Don’t get excited, this post is about affiliate schemes.
If this blogging lark earns me enough money to quit my job and employ people, one of the first people I will employ will be Guy, as a marketing man. Two reasons really:-
- He enjoys it
- He seems good at it
Take a few days ago – he messaged me to inform me that he has found an affiliate program for a well known game retailer based in the UK. The commission seemed pretty good too – around 5% and 6%. He knows my penchant of hawking wares through my blog to make a little extra moolah, so he told me about it. Bless him.
I filled in my application form, and waited for the reply. The reply was – unfortunately – a rejection.
Dejected, and slightly angry, I had a look through the details of the form I filled in. I always keep the forms until either rejection or acception (the acception ones I keep for future application process, to see how not to fuck things up).

Maybe I didn’t deserve to join the scheme anyway.

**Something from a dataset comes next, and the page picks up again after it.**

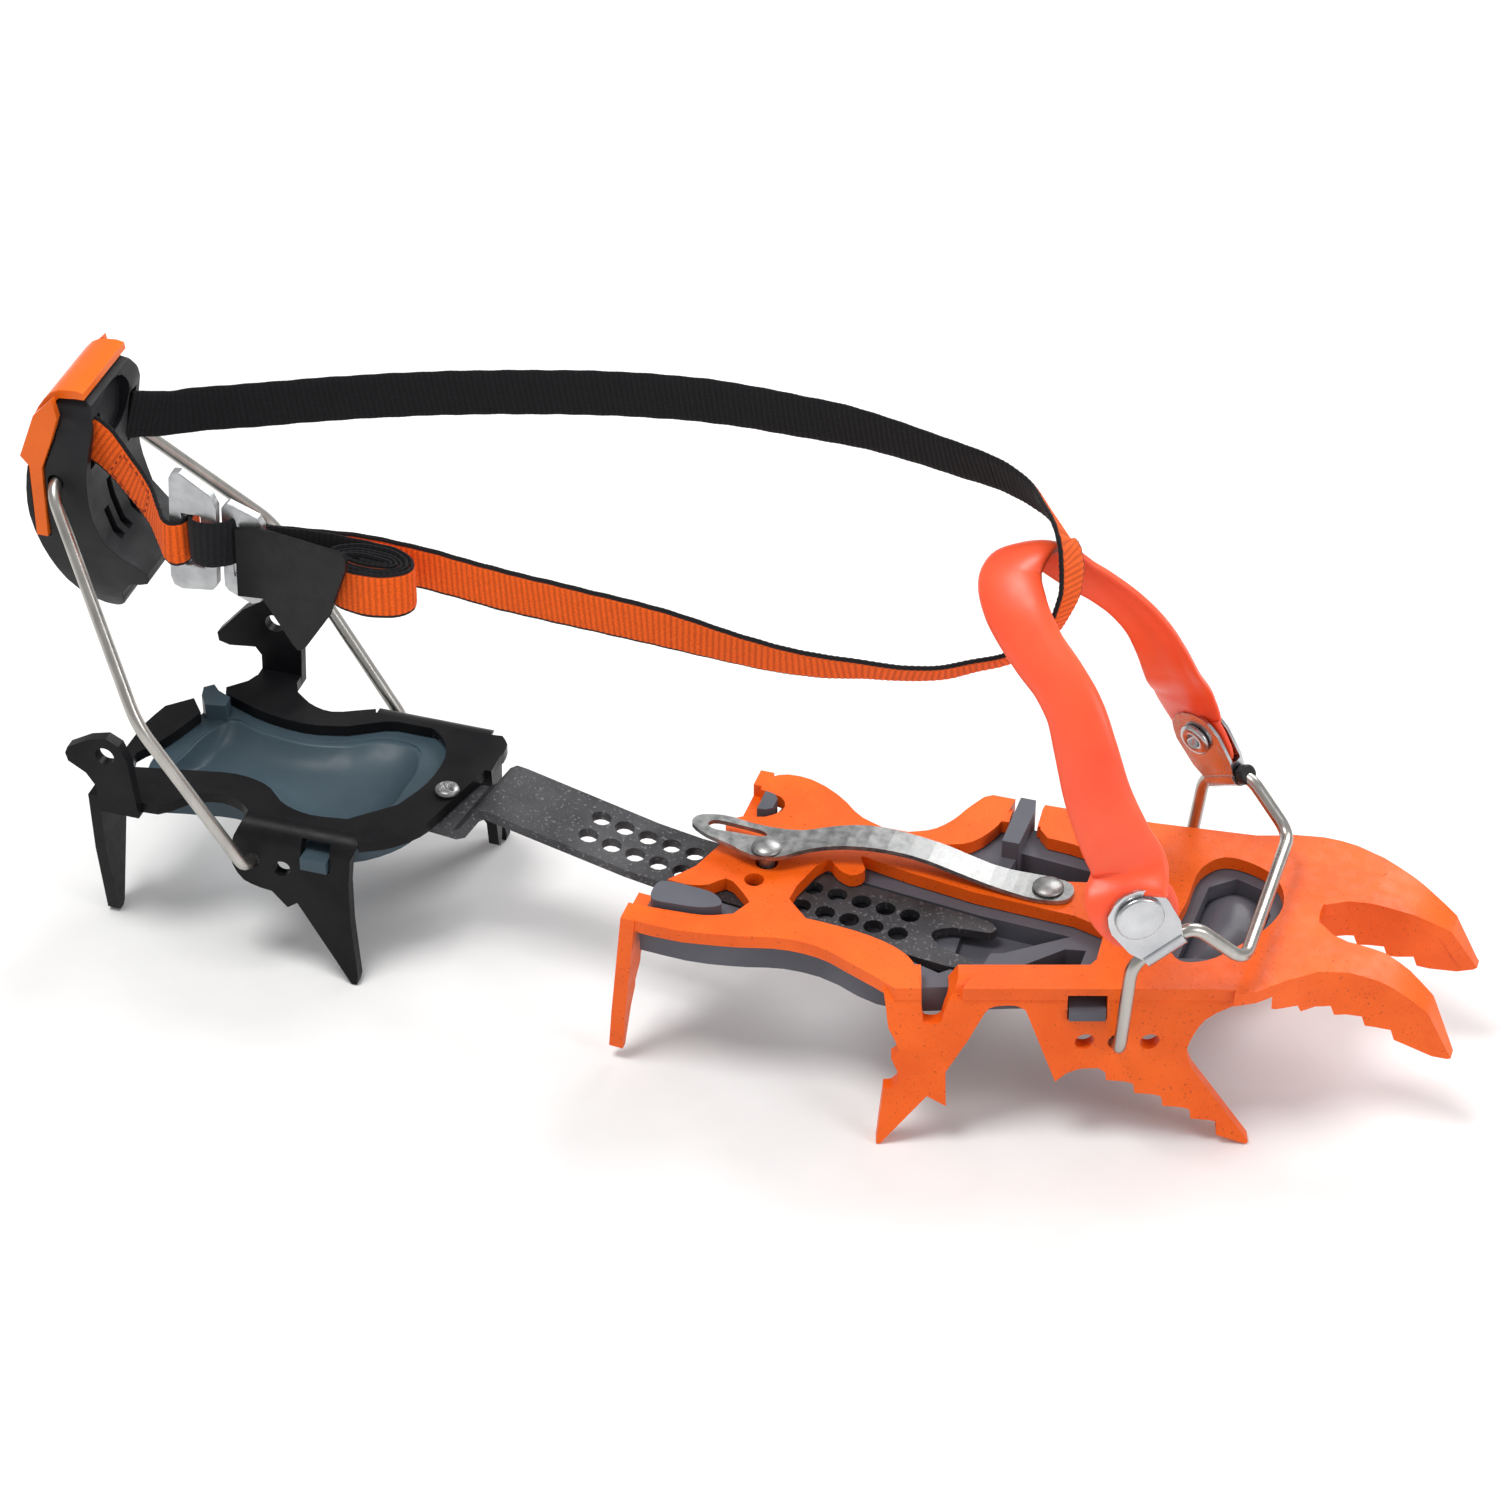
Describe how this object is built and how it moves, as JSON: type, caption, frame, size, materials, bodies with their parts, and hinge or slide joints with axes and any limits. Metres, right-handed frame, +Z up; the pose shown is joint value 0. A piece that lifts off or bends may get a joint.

The strange thing was that it was sober at the time. Heaven only knows what I was thinking. Was it boredom? Was it a distraction? Was it a veiled attack at stupid questions on application forms (I mean, come on, position. What am I supposed to put for that?)? All I know that I wasn’t thinking on my feet – if I had been on the ball I probably would of put Missionary. A sex position and also a respected career path.
So, dear readers, how have you fucked up application forms and important documents in your past? Have you written on the “Do Not Write on this Page” in your application for your favourite poker site? Have you lied on your CV? Tell us all!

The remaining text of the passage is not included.